Com a modificação, o foro a ser eleito pelas partes deverá guardar alguma relação com elas, seja por questão de domicílio, residência ou local de sua sede, mantendo-se a obrigatoriedade de constar de instrumento escrito e de aludir expressamente a determinado negócio jurídico, ressalvados cenários que envolvam o consumidor, no qual se observará o contexto mais benéfico ao último.

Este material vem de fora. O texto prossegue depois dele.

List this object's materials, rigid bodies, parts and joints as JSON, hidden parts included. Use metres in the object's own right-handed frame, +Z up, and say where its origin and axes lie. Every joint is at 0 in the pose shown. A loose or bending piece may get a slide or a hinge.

Ato contínuo, houve a inserção de nova disposição, que prevê que o ajuizamento da ação em comarca que não tenha qualquer relação com as partes ou com o contrato será considerada prática abusiva e leva à possibilidade de o juiz definir pela sua impossibilidade de julgar a causa e enviar os autos ao local pertinente para tanto.
A justificativa trazida para alteração se deu pelo entendimento de que a escolha do foro não poderia ser aleatória, sob pena de violar a boa-fé, devendo, em verdade, a cláusula de eleição de foro ser usada com lealdade processual, como também para conter inúmeras ações em comarcas e tribunais que não guardem qualquer relação com as partes contratantes¹.
Embora o Código de Processo Civil autorize a eleição de foro, tal escolha não pode ser aleatória e abusiva, sob pena de violação da boa-fé objetiva, cláusula geral que orienta toda a sistemática jurídica (…).
Portanto, a cláusula de eleição de foro deve ser usada com lealdade processual. Ocorre, contudo, que essa não tem sido a realidade prática (…).
Ora, o foro de eleição não pode ser utilizado deliberadamente, ao bel-prazer das partes, sob pena de se transmutar em abusividade. Em que pese o Código Civil estabelecer, como regra, a autonomia privada e a liberdade de contratar, a escolha aleatória e injustificada de foro pode resultar em prejuízo à sociedade daquela área territorial, sobrecarregando tribunais que não guardam qualquer pertinência com o caso em deslinde.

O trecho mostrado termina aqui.